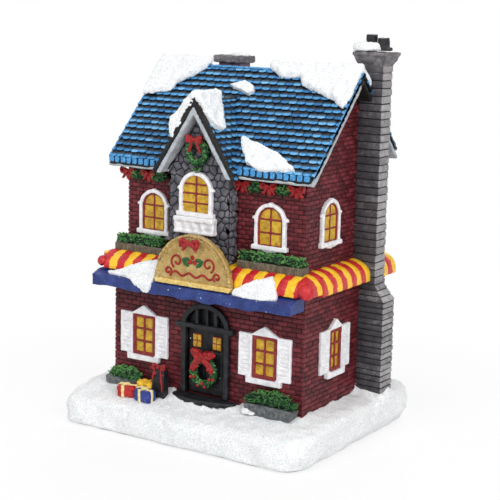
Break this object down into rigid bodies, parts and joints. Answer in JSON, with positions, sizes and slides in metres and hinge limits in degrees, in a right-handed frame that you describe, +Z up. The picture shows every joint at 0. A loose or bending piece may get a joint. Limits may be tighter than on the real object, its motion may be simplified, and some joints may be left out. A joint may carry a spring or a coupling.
{
  "type": "lit christmas shop figurine",
  "caption": "Small hand-painted resin village shop in winter dress on a snowy base, hollow inside, with a battery lamp unit in its underside.",
  "frame": {"origin": "centre of the base's underside", "axes": "+Z up, the shop front with its door faces -Y, +X is the side with the outside chimney"},
  "size_m": [0.0914, 0.0754, 0.125],
  "materials": {
    "snow_resin": "cast resin, rough white paint with fine glitter",
    "brick_paint": "cast resin, hand-painted dark red brick with a satin varnish",
    "window_paint": "cast resin, hand-painted white with mustard panes",
    "board_paint": "cast resin, hand-painted pale grey",
    "tile_paint": "cast resin, dry-brushed bright blue over near-black",
    "awning_paint": "cast resin, hand-painted yellow and red stripes",
    "beam_paint": "cast resin, royal blue satin paint",
    "stone_paint": "cast resin, dry-brushed grey stone",
    "black_paint": "cast resin, near-black satin paint",
    "foliage_paint": "cast resin, green paint with red berries and bows",
    "trough_paint": "cast resin, grey-brown painted wood look",
    "gold_paint": "cast resin, antique gold paint with dark crackle",
    "red_paint": "cast resin, red satin paint",
    "yellow_paint": "cast resin, golden yellow paint",
    "blue_paint": "cast resin, navy paint",
    "black_plastic": "moulded black ABS, fine texture",
    "lamp_lens": "clear warm-white epoxy lens",
    "plated_steel": "nickel-plated steel"
  },
  "bodies": {
    "root": {"ground_slab": "snow_resin", "roof_snow_left": "snow_resin", "roof_snow_right": "snow_resin", "roof_snow_lower": "snow_resin", "dormer_snow": "snow_resin", "awning_snow_left": "snow_resin", "awning_snow_right": "snow_resin", "chimney_snow": "snow_resin", "lower_walls": "brick_paint", "upper_walls": "brick_paint", "lower_left_window": "window_paint", "lower_right_window": "window_paint", "lower_east_window": "window_paint", "lower_west_window": "window_paint", "upper_left_window": "window_paint", "upper_right_window": "window_paint", "upper_east_window": "window_paint", "upper_west_window": "window_paint", "dormer_window": "window_paint", "dormer_balcony": "window_paint", "roof_deck": "board_paint", "dormer_barge_boards": "board_paint", "roof_tiles": "tile_paint", "dormer_roof": "tile_paint", "front_awning": "awning_paint", "left_awning": "awning_paint", "right_awning": "awning_paint", "right_rear_awning": "awning_paint", "fascia_beam": "beam_paint", "dormer_walls": "stone_paint", "main_chimney": "stone_paint", "chimney_cap": "stone_paint", "rear_chimney": "stone_paint", "chimney_pots": "black_paint", "door_frame": "black_paint", "door_leaf": "black_paint", "door_step": "black_paint", "post_box": "black_paint", "door_wreath": "foliage_paint", "dormer_wreath": "foliage_paint", "left_box_greens": "foliage_paint", "right_box_greens": "foliage_paint", "garland_left": "foliage_paint", "garland_right": "foliage_paint", "left_planter": "foliage_paint", "right_planter_greens": "foliage_paint", "left_window_box": "trough_paint", "right_window_box": "trough_paint", "right_planter": "trough_paint", "sign_board": "gold_paint", "sign_bow": "red_paint", "present_red": "red_paint", "present_yellow": "yellow_paint", "present_blue": "blue_paint", "light_housing": "black_plastic", "lamp": "lamp_lens", "coin_cell": "plated_steel"},
    "cover": {"battery_cover": "black_plastic"},
    "screw": {"cover_screw": "plated_steel"},
    "switch": {"switch_knob": "black_plastic"}
  },
  "joints": [
    {"name": "cover_out", "type": "slide", "parent": "root", "child": "cover", "axis": [0, 0, -1], "range_m": [0, 0.008]},
    {"name": "screw_turn", "type": "hinge", "parent": "cover", "child": "screw", "pos_m": [0.00635, 0.00125, 0], "axis": [0, 0, 1], "continuous": true},
    {"name": "switch_slide", "type": "slide", "parent": "root", "child": "switch", "axis": [1, 0, 0], "range_m": [0, 0.0025]}
  ]
}
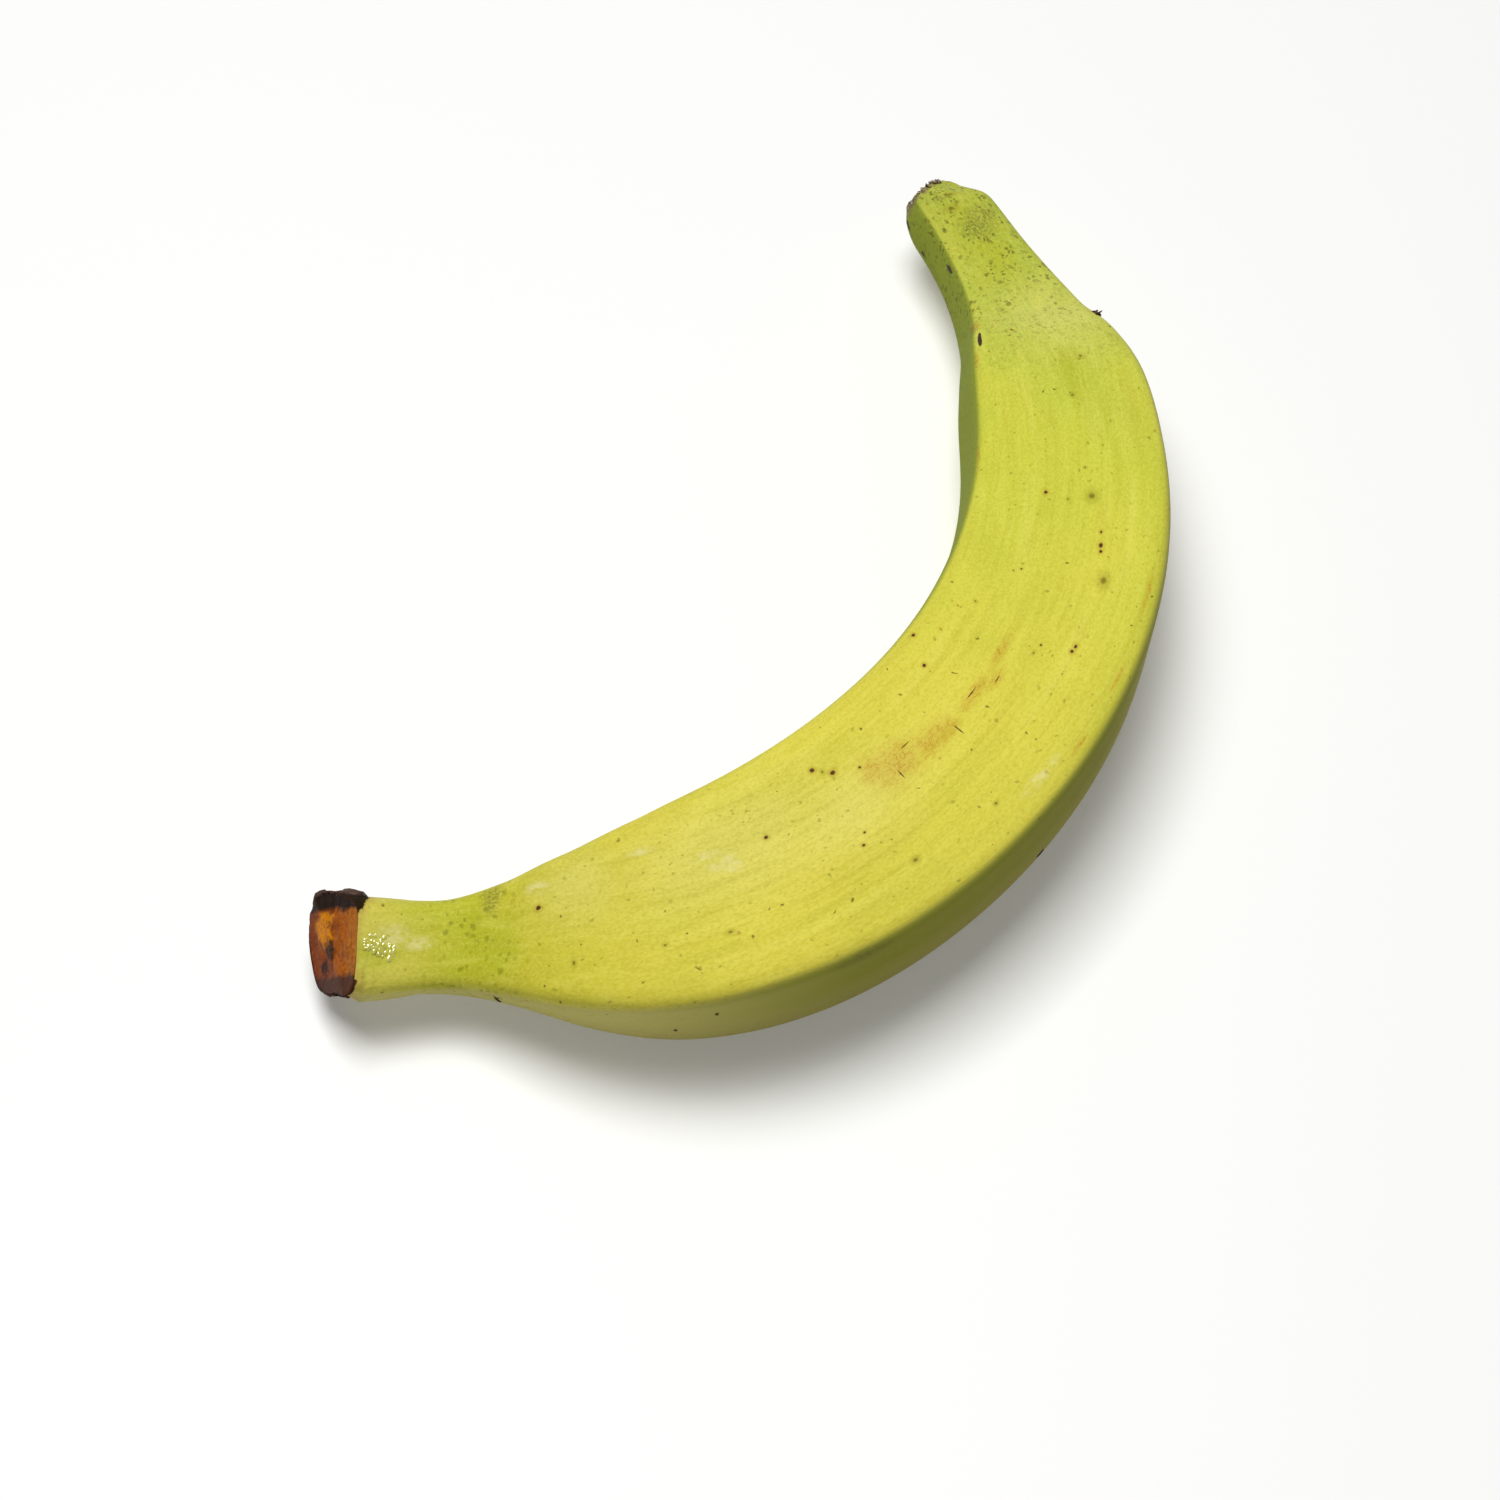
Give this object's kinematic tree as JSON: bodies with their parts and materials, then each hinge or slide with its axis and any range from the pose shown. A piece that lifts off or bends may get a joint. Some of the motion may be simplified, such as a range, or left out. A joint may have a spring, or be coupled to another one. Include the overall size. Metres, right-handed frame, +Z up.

* _What is being asked_: Exact copies of all the records are required.

* _The solution_:
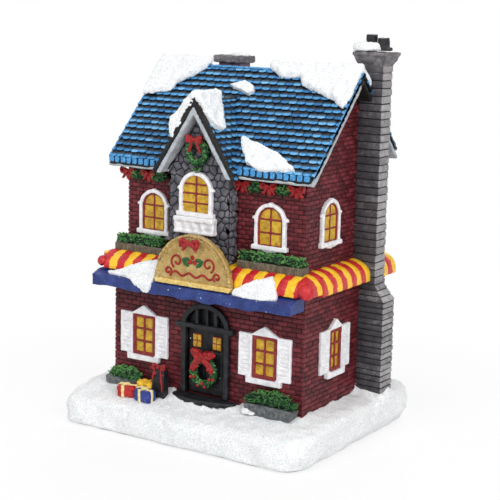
Break this object down into rigid bodies, parts and joints. Answer in JSON, with positions, sizes and slides in metres and hinge limits in degrees, in a right-handed frame that you describe, +Z up. The picture shows every joint at 0. A loose or bending piece may get a joint. Limits may be tighter than on the real object, its motion may be simplified, and some joints may be left out. A joint may carry a spring or a coupling.
{
  "type": "lit christmas shop figurine",
  "caption": "Small hand-painted resin village shop in winter dress on a snowy base, hollow inside, with a battery lamp unit in its underside.",
  "frame": {"origin": "centre of the base's underside", "axes": "+Z up, the shop front with its door faces -Y, +X is the side with the outside chimney"},
  "size_m": [0.0914, 0.0754, 0.125],
  "materials": {
    "snow_resin": "cast resin, rough white paint with fine glitter",
    "brick_paint": "cast resin, hand-painted dark red brick with a satin varnish",
    "window_paint": "cast resin, hand-painted white with mustard panes",
    "board_paint": "cast resin, hand-painted pale grey",
    "tile_paint": "cast resin, dry-brushed bright blue over near-black",
    "awning_paint": "cast resin, hand-painted yellow and red stripes",
    "beam_paint": "cast resin, royal blue satin paint",
    "stone_paint": "cast resin, dry-brushed grey stone",
    "black_paint": "cast resin, near-black satin paint",
    "foliage_paint": "cast resin, green paint with red berries and bows",
    "trough_paint": "cast resin, grey-brown painted wood look",
    "gold_paint": "cast resin, antique gold paint with dark crackle",
    "red_paint": "cast resin, red satin paint",
    "yellow_paint": "cast resin, golden yellow paint",
    "blue_paint": "cast resin, navy paint",
    "black_plastic": "moulded black ABS, fine texture",
    "lamp_lens": "clear warm-white epoxy lens",
    "plated_steel": "nickel-plated steel"
  },
  "bodies": {
    "root": {"ground_slab": "snow_resin", "roof_snow_left": "snow_resin", "roof_snow_right": "snow_resin", "roof_snow_lower": "snow_resin", "dormer_snow": "snow_resin", "awning_snow_left": "snow_resin", "awning_snow_right": "snow_resin", "chimney_snow": "snow_resin", "lower_walls": "brick_paint", "upper_walls": "brick_paint", "lower_left_window": "window_paint", "lower_right_window": "window_paint", "lower_east_window": "window_paint", "lower_west_window": "window_paint", "upper_left_window": "window_paint", "upper_right_window": "window_paint", "upper_east_window": "window_paint", "upper_west_window": "window_paint", "dormer_window": "window_paint", "dormer_balcony": "window_paint", "roof_deck": "board_paint", "dormer_barge_boards": "board_paint", "roof_tiles": "tile_paint", "dormer_roof": "tile_paint", "front_awning": "awning_paint", "left_awning": "awning_paint", "right_awning": "awning_paint", "right_rear_awning": "awning_paint", "fascia_beam": "beam_paint", "dormer_walls": "stone_paint", "main_chimney": "stone_paint", "chimney_cap": "stone_paint", "rear_chimney": "stone_paint", "chimney_pots": "black_paint", "door_frame": "black_paint", "door_leaf": "black_paint", "door_step": "black_paint", "post_box": "black_paint", "door_wreath": "foliage_paint", "dormer_wreath": "foliage_paint", "left_box_greens": "foliage_paint", "right_box_greens": "foliage_paint", "garland_left": "foliage_paint", "garland_right": "foliage_paint", "left_planter": "foliage_paint", "right_planter_greens": "foliage_paint", "left_window_box": "trough_paint", "right_window_box": "trough_paint", "right_planter": "trough_paint", "sign_board": "gold_paint", "sign_bow": "red_paint", "present_red": "red_paint", "present_yellow": "yellow_paint", "present_blue": "blue_paint", "light_housing": "black_plastic", "lamp": "lamp_lens", "coin_cell": "plated_steel"},
    "cover": {"battery_cover": "black_plastic"},
    "screw": {"cover_screw": "plated_steel"},
    "switch": {"switch_knob": "black_plastic"}
  },
  "joints": [
    {"name": "cover_out", "type": "slide", "parent": "root", "child": "cover", "axis": [0, 0, -1], "range_m": [0, 0.008]},
    {"name": "screw_turn", "type": "hinge", "parent": "cover", "child": "screw", "pos_m": [0.00635, 0.00125, 0], "axis": [0, 0, 1], "continuous": true},
    {"name": "switch_slide", "type": "slide", "parent": "root", "child": "switch", "axis": [1, 0, 0], "range_m": [0, 0.0025]}
  ]
}
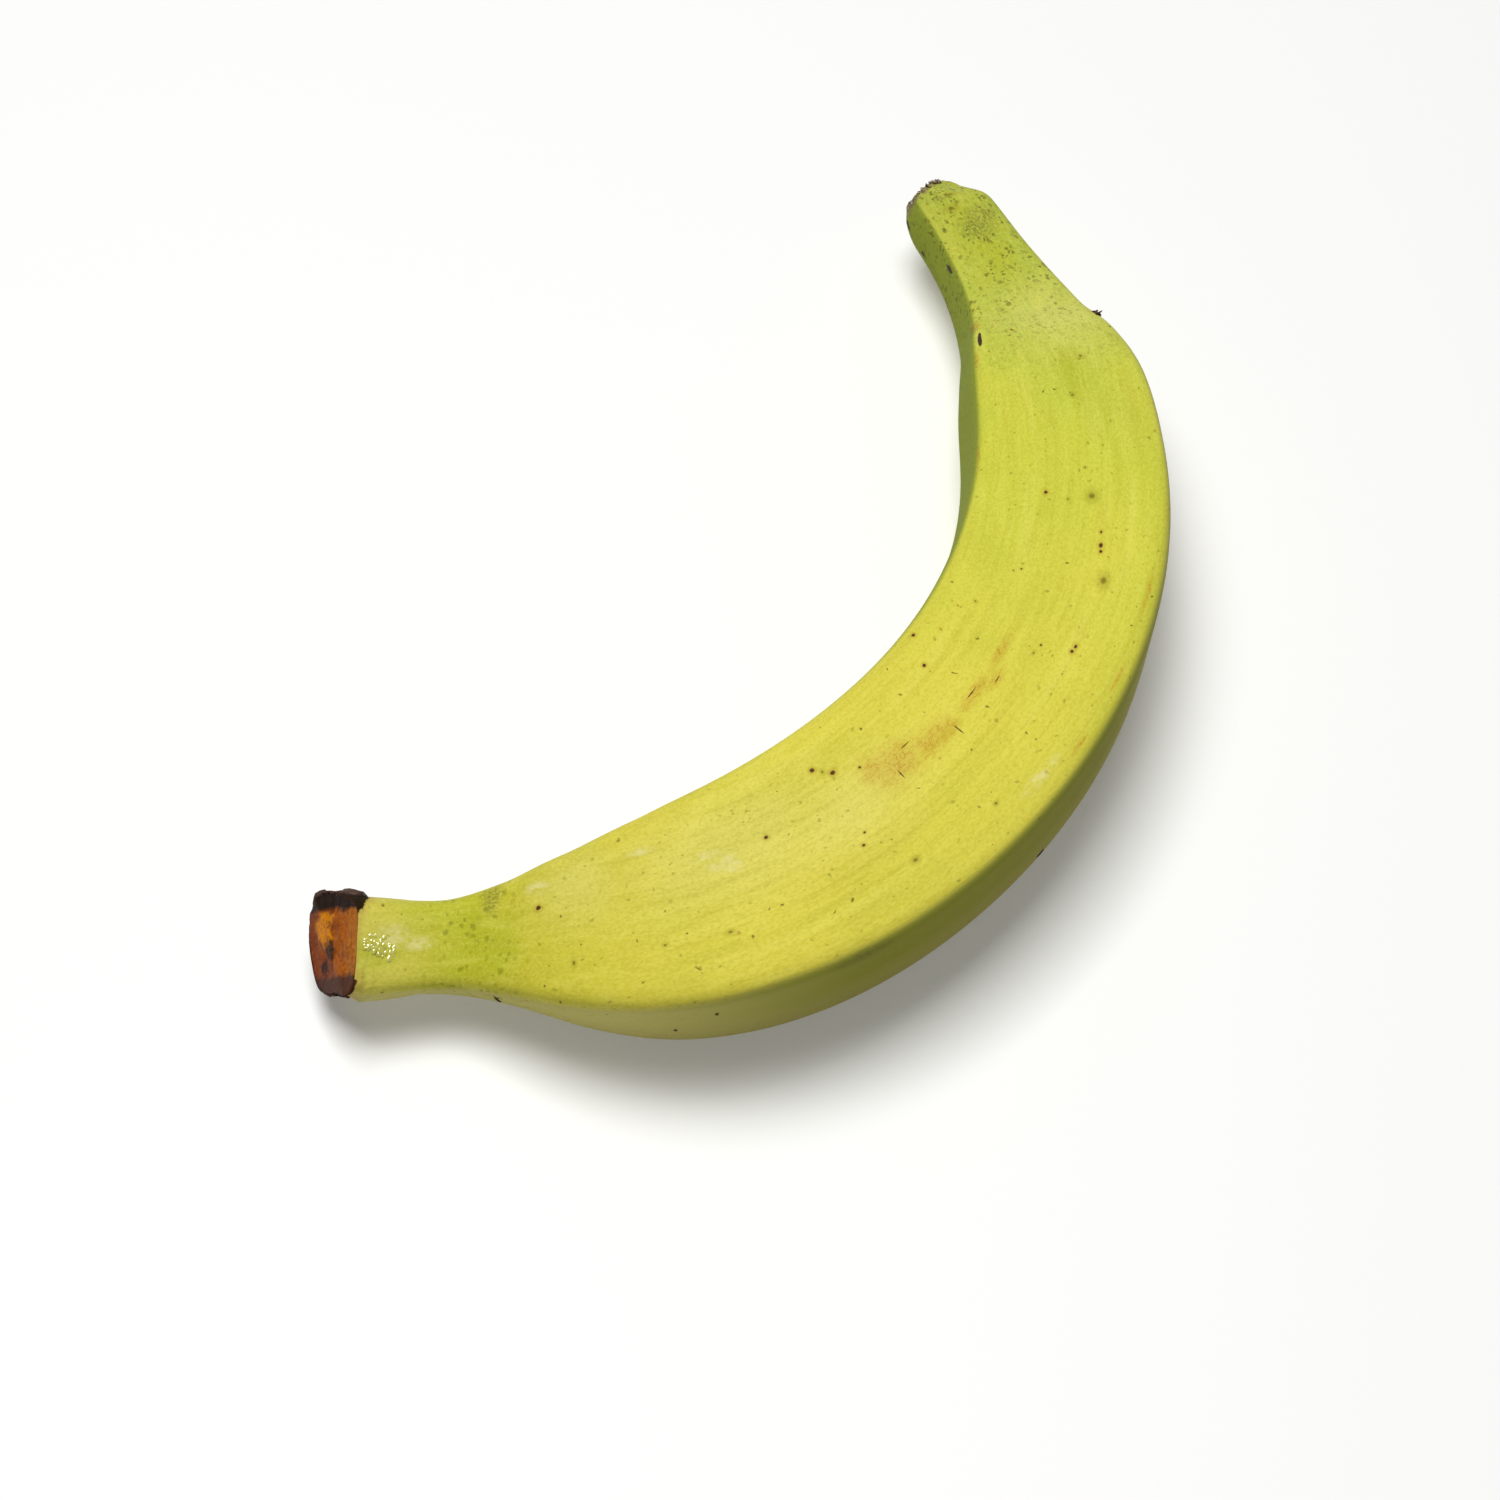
Give this object's kinematic tree as JSON: bodies with their parts and materials, then each hinge or slide with its axis and any range from the pose shown. A piece that lifts off or bends may get a joint. Some of the motion may be simplified, such as a range, or left out. A joint may have a spring, or be coupled to another one. Include the overall size. Metres, right-handed frame, +Z up.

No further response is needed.